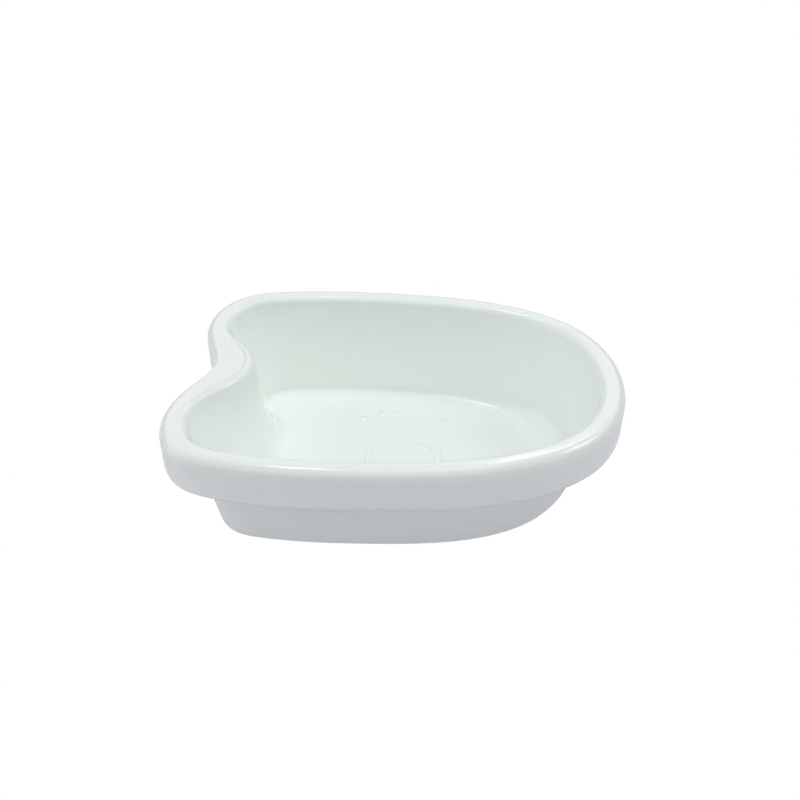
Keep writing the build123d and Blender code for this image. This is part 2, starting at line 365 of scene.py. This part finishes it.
def barrel(grow, z):
    """The floor frame's outline, grown outward: straight sides and arched ends."""
    half = FRAME_HALF_WIDTH + grow
    crown = FRAME_CROWN - FRAME_SHOULDER
    reach = (FRAME_HALF_WIDTH ** 2 + crown ** 2) / (2 * crown) + grow
    centre_y = FRAME_CROWN - reach + grow
    shoulder_y = centre_y + math.sqrt(reach ** 2 - half ** 2)
    sweep = math.asin(half / reach)
    points = []
    for side in SIDES:
        for angle in np.linspace(-sweep, sweep, 31):
            points.append((side * reach * math.sin(angle), side * (centre_y + reach * math.cos(angle)), z))
        for share in (0.2, 0.4, 0.6, 0.8):
            points.append((side * half, side * shoulder_y * (1 - 2 * share), z))
    return points


def bar(x, grow, z):
    """The outline of a floor bar, grown outward: a line with round ends."""
    points = []
    for side in SIDES:
        for cosine, sine in turns(0, 180, 9):
            points.append((x + side * grow * cosine, side * (FRAME_BAR_END + grow * sine), z))
    return points


def add_islands(mesh):
    """Makes the floor's relief and returns the loops where it meets the flat floor."""
    depths = [(reach, FLOOR_Z - GROOVE * share) for reach, share in GROOVE_SIDE]
    outside = [barrel(reach, z) for reach, z in depths]
    inside = [barrel(-reach, z) for reach, z in depths[::-1]]
    ring = stack(mesh, outside + inside)
    fill(mesh, ring[-1])
    mouths = [ring[0]]
    for side in SIDES:
        loops = stack(mesh, [bar(side * FRAME_BAR_X, reach, z) for reach, z in depths])
        fill(mesh, loops[-1])
        mouths.append(loops[0])
    shapes = [(BUMPS, BUMP_RADIUS, BUMP_HEIGHT), (DIMPLES, DIMPLE_RADIUS, -DIMPLE_DEPTH)]
    for places, radius, height in shapes:
        section = [(radius * share, FLOOR_Z + height * (1 + math.cos(math.pi * share)) / 2)
                   for share in np.linspace(1, 0.1, 10)]
        for x, y in [(x, side * y) for x, y in places for side in SIDES]:
            loops = stack(mesh, [circle(x, y, reach, z) for reach, z in section])
            fill(mesh, loops[-1])
            mouths.append(loops[0])
    return mouths


def pad_box(name):
    """A pad's centre, radius and top."""
    low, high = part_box(name)
    return (low + high) / (2 * MM), (high.x - low.x) / (2 * MM), high.z / MM


def add_base(mesh, edge):
    """The base inside its edge loop, with a round recess for each pad."""
    mouths = []
    for name in PADS:
        centre, radius, top = pad_box(name)
        radius += PAD_CLEARANCE
        loops = stack(mesh, [circle(centre.x, centre.y, radius, z, 48) for z in (BASE_Z, top)])
        mouths.append(loops[0])
        fill(mesh, loops[-1])
    fill(mesh, edge, *mouths)


def finish_mesh(name, mesh, material, node):
    """Turns a mesh into a piece that stands for the node."""
    bmesh.ops.recalc_face_normals(mesh, faces=mesh.faces)
    data = bpy.data.meshes.new(name)
    mesh.to_mesh(data)
    mesh.free()
    piece = bpy.data.objects.new(name, data)
    bpy.context.scene.collection.objects.link(piece)
    data.materials.append(material)
    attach(piece, "root")
    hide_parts(node)


def make_basin(material):
    """The whole moulding, as one closed mesh."""
    mesh = bmesh.new()
    rows = [*base_rows(), *outer_wall_rows(), *under_rim_rows(), *skirt_rows(), *rim_rows(),
            *inner_wall_rows(), *floor_rows()]
    loops = stack(mesh, rows)
    add_base(mesh, loops[0])
    fill(mesh, loops[-1], *add_islands(mesh))
    finish_mesh("basin_moulding", mesh, material, "basin")


def make_pad(node, material):
    """A soft disc with a rounded lower edge and shallow grip rings underneath."""
    centre, radius, top = pad_box(node)
    section = [(radius, top), *((radius - inward, z) for inward, z in PAD_EDGE)]
    for ring in PAD_RINGS:
        section += [(radius * ring + outward, z) for outward, z in PAD_RING_SIDE]
    mesh = bmesh.new()
    loops = stack(mesh, [circle(centre.x, centre.y, reach, z, 64) for reach, z in section])
    fill(mesh, loops[0])
    fill(mesh, loops[-1])
    finish_mesh(f"{node}_rubber", mesh, material, node)


# ---- Materials ----

def new_material(name):
    material = bpy.data.materials.new(name)
    material.use_nodes = True
    nodes, links = material.node_tree.nodes, material.node_tree.links
    return material, nodes, links, nodes["Principled BSDF"]


def noise(nodes, links, scale, detail=4.0, roughness=0.5):
    """Noise in object space, in features per metre."""
    place = nodes.new("ShaderNodeTexCoord")
    texture = nodes.new("ShaderNodeTexNoise")
    texture.inputs["Scale"].default_value = scale
    texture.inputs["Detail"].default_value = detail
    texture.inputs["Roughness"].default_value = roughness
    links.new(place.outputs["Object"], texture.inputs["Vector"])
    return texture.outputs["Fac"]


def ramp(nodes, links, factor, stops):
    """A colour ramp; each stop is (position, grey level or colour)."""
    node = nodes.new("ShaderNodeValToRGB")
    links.new(factor, node.inputs["Fac"])
    elements = node.color_ramp.elements
    for element, (position, colour) in zip(elements, stops):
        element.position = position
        element.color = (*colour, 1) if isinstance(colour, tuple) else (colour, colour, colour, 1)
    return node.outputs["Color"]


def bump(nodes, links, shader, height, strength, distance):
    node = nodes.new("ShaderNodeBump")
    node.inputs["Strength"].default_value = strength
    node.inputs["Distance"].default_value = distance
    links.new(height, node.inputs["Height"])
    links.new(node.outputs["Normal"], shader.inputs["Normal"])


def basin_plastic():
    """Glossy white polypropylene, faintly green and translucent, with a moulded skin."""
    material, nodes, links, shader = new_material("basin_plastic")
    shades = [(0.35, (0.912, 0.959, 0.928)), (0.65, (0.922, 0.969, 0.938))]
    tint = ramp(nodes, links, noise(nodes, links, 9, 3), shades)
    links.new(tint, shader.inputs["Base Color"])
    gloss = ramp(nodes, links, noise(nodes, links, 70, 6, 0.65), [(0.3, 0.08), (0.7, 0.13)])
    links.new(gloss, shader.inputs["Roughness"])
    bump(nodes, links, shader, noise(nodes, links, 160, 2), 0.12, 0.0002)
    shader.inputs["Subsurface Weight"].default_value = 0.25
    shader.inputs["Subsurface Radius"].default_value = (0.9, 1.0, 0.95)
    shader.inputs["Subsurface Scale"].default_value = 0.004
    shader.inputs["IOR"].default_value = 1.46
    return material


def pad_rubber():
    """Matt light grey rubber."""
    material, nodes, links, shader = new_material("pad_rubber")
    shades = [(0.3, (0.50, 0.52, 0.51)), (0.7, (0.57, 0.59, 0.58))]
    tint = ramp(nodes, links, noise(nodes, links, 160), shades)
    links.new(tint, shader.inputs["Base Color"])
    gloss = ramp(nodes, links, noise(nodes, links, 900), [(0.3, 0.62), (0.7, 0.82)])
    links.new(gloss, shader.inputs["Roughness"])
    bump(nodes, links, shader, noise(nodes, links, 2600, 2), 0.25, 0.0002)
    return material


# ---- Stage ----

def area_light(name, place, size, power):
    """A lamp aimed at the basin, which the camera doesn't see."""
    data = bpy.data.lights.new(name, "AREA")
    data.shape = "RECTANGLE"
    data.size, data.size_y = size
    data.energy = power
    data.color = LAMP_COLOUR
    light = bpy.data.objects.new(name, data)
    light.location = place
    light.rotation_euler = (Vector(LAMP_TARGET) - Vector(place)).to_track_quat("-Z", "Y").to_euler()
    light.visible_camera = False
    bpy.context.scene.collection.objects.link(light)


def studio_white():
    """A flat white that takes no light."""
    material, nodes, links, shader = new_material("studio_white")
    shader.inputs["Base Color"].default_value = (0, 0, 0, 1)
    shader.inputs["Specular IOR Level"].default_value = 0
    shader.inputs["Emission Color"].default_value = (1, 1, 1, 1)
    shader.inputs["Emission Strength"].default_value = 1.0
    return material


def studio_bounce():
    """A matt grey with a faint glow, to light the basin softly from below."""
    material, nodes, links, shader = new_material("studio_bounce")
    shader.inputs["Base Color"].default_value = BOUNCE_COLOUR
    shader.inputs["Roughness"].default_value = 0.9
    shader.inputs["Emission Color"].default_value = (0.97, 0.95, 1, 1)
    shader.inputs["Emission Strength"].default_value = BOUNCE_GLOW
    return material


def place_backdrop(name, material, seen):
    """Keeps the newly made backdrop either to the camera's own rays or to all the others."""
    backdrop = bpy.context.object
    backdrop.name = name
    backdrop.data.materials.append(material)
    backdrop.visible_camera = seen
    for ray in ("visible_diffuse", "visible_glossy", "visible_transmission", "visible_shadow"):
        setattr(backdrop, ray, not seen)


def make_backdrops():
    """White surroundings that only the camera sees, over a table that takes and gives soft light."""
    white = studio_white()
    bpy.ops.mesh.primitive_plane_add(size=STUDIO_SIZE)
    place_backdrop("studio_floor", white, True)
    bpy.ops.mesh.primitive_plane_add(size=STUDIO_SIZE, location=(0, 0, -BOUNCE_DEPTH))
    place_backdrop("studio_bounce", studio_bounce(), False)
    bpy.ops.mesh.primitive_uv_sphere_add(segments=48, ring_count=24, radius=STUDIO_RADIUS)
    place_backdrop("studio_surround", white, True)


def make_lights():
    """A soft band of sky light half way up, and the lamps."""
    world = bpy.data.worlds.new("studio")
    bpy.context.scene.world = world
    world.use_nodes = True
    nodes, links = world.node_tree.nodes, world.node_tree.links
    place = nodes.new("ShaderNodeTexCoord")
    split = nodes.new("ShaderNodeSeparateXYZ")
    dome = nodes.new("ShaderNodeValToRGB")
    dome.color_ramp.interpolation = "EASE"
    while len(dome.color_ramp.elements) < len(SKY):
        dome.color_ramp.elements.new(0.5)
    for element, (position, level) in zip(dome.color_ramp.elements, SKY):
        element.position = position
        element.color = (level, level, level, 1)
    links.new(place.outputs["Generated"], split.inputs["Vector"])
    links.new(split.outputs["Z"], dome.inputs["Fac"])
    links.new(dome.outputs["Color"], nodes["Background"].inputs["Color"])
    for name, place, size, power in LAMPS:
        area_light(name, place, size, power)


def make_camera():
    """Looks down at the basin from its right side, a little towards the toe."""
    pitch, yaw = math.radians(CAMERA_PITCH), math.radians(CAMERA_YAW)
    back = Vector((-math.sin(yaw) * math.cos(pitch), -math.cos(yaw) * math.cos(pitch), math.sin(pitch)))
    data = bpy.data.cameras.new("camera")
    data.sensor_width = CAMERA_SENSOR
    data.lens = CAMERA_LENS
    data.shift_x, data.shift_y = CAMERA_SHIFT
    camera = bpy.data.objects.new("camera", data)
    camera.location = Vector(CAMERA_TARGET) + back * CAMERA_DISTANCE
    camera.rotation_euler = (-back).to_track_quat("-Z", "Y").to_euler()
    bpy.context.scene.collection.objects.link(camera)
    bpy.context.scene.camera = camera


make_basin(basin_plastic())
rubber = pad_rubber()
for pad in PADS:
    make_pad(pad, rubber)
make_backdrops()
make_lights()
make_camera()
bpy.context.scene.view_settings.view_transform = "Standard"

• • • • • • •

— GIVEN EXERCISE —
Copy out every line holding the string "piece".

— SOLUTION FOR THIS TASK —
    """Turns a mesh into a piece that stands for the node."""
    piece = bpy.data.objects.new(name, data)
    bpy.context.scene.collection.objects.link(piece)
    attach(piece, "root")